Acre, also known as Akko in Hebrew or Akka in Arabic, is a historic city that is located in northern Israel on a peninsula on Haifa Bay.
History


The city was founded as Haca around 2000 BC, when it first appeared in Egyptian sources. It was one of the few cities where the Canaanites were not driven out by the Israelites, and in 725 BC it joined Sidon and Tyre in revolt against Shalmaneser V of Assyria. Under the rule of Alexander the Great's Macedonian Empire, it became known as "Ptolemais", but after the Muslim conquest of Palestine in 638 AD, it was renamed to Akka when Sharhabeel ibn Hasana peacefully captured it. In 861 Caliph al-Mutawakkil transformed Acre into a major naval base defended by multiple lines of walls and towers. In 1104 it fell to Baldwin I of Jerusalem's forces and it became the chief port of the Crusaders. In addition, Acre was also a stronghold of the Knights Hospitallers, a religious order of black-clad knights that were originally supposed to be medics but also became warriors. By 1187, Acre had a population of 10,016, with 67% being Christian and 33% Muslim. In 1187 the city surrendered to the Saracens of Saladin, but in 1191 it was recaptured by Richard the Lionheart and Guy de Lusignan. Acre's strong defenses stood the test of time, but exactly 100 years later in 1291, the city fell to the Mamelukes, ending the crusades and destroying the crusader states.
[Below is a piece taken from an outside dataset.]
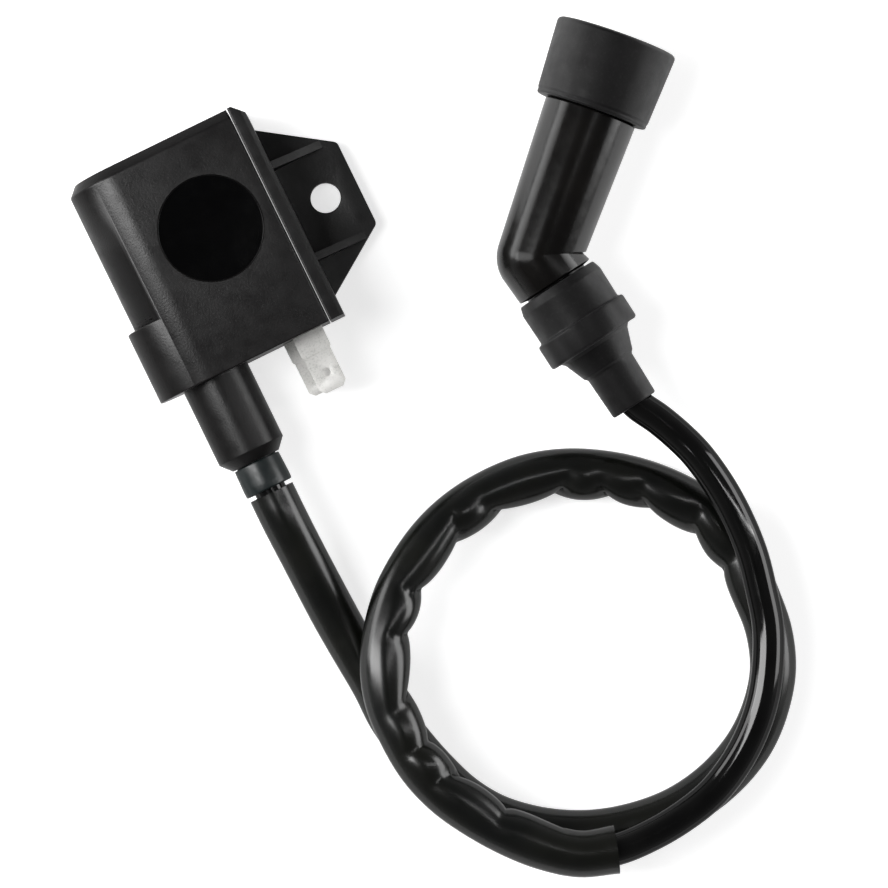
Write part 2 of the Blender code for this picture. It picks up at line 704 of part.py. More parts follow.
def make_primary_winding():
    """Layer of thick wire: one ridge for each turn that shows."""
    top = COIL_TOP_Y - FLANGE_THICKNESS - GAP
    bottom = COIL_BOTTOM_Y + FLANGE_THICKNESS + GAP
    pitch = (top - bottom) / PRIMARY_TURNS
    valley = PRIMARY_WIRE_RADIUS - pitch / 8
    section = [(top, valley)]
    for i in range(PRIMARY_TURNS):
        section.append((top - (i + 0.5) * pitch, PRIMARY_WIRE_RADIUS))
        section.append((top - (i + 1) * pitch, valley))
    section += [(bottom, PRIMARY_TUBE_RADIUS + GAP), (top, PRIMARY_TUBE_RADIUS + GAP)]
    winding = turned("primary_winding", section, BARREL, UP_BARREL, 12, closed=True)
    return finish(winding, COPPER, 60)


def section_tops():
    """Upper face of each winding section, below its flange, and the height of one section."""
    pitch = (COIL_TOP_Y - COIL_BOTTOM_Y - FLANGE_THICKNESS) / SECONDARY_SECTIONS
    tops = [COIL_TOP_Y - FLANGE_THICKNESS - i * pitch for i in range(SECONDARY_SECTIONS)]
    return tops, pitch - FLANGE_THICKNESS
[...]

The city of Acre transformed into a larger fortress, and under the rule of the Ottoman Empire (which destroyed the Mamelukes in 1517), Acre held out against a siege by Napoleon Bonaparte's French army in 1799 during the Egypt Campaign of the French Revolutionary Wars. In 1918 it came under the control of the United Kingdom's Mandatory Palestine after the end of World War II: by this time it was home to 4,883 Muslims, 1,344 Christians, 237 Jews, 51 Baha'i, and 10 Druze, and in 1946 the population reached 13,000. The fortress of Acre was made into a jail for Jewish resistance fighters, who fought for an independent Jewish state - ironically, it was supposed to be a part of a future Arab state. In March 1948 42 Jews were massacred by Arabs, and on 17 May the Jews of the new nation of Israel expelled 13,510 of the city's 17,395 Arab citizens, and the Old City became home to the Arabs.
Today, Acre has a population of 47,200 people, with 67.1% being Jewish, 25.3% Muslim Arabs, 2.4% Christian Arabs, and 5.2% Baha'is, Druze, and other citizens.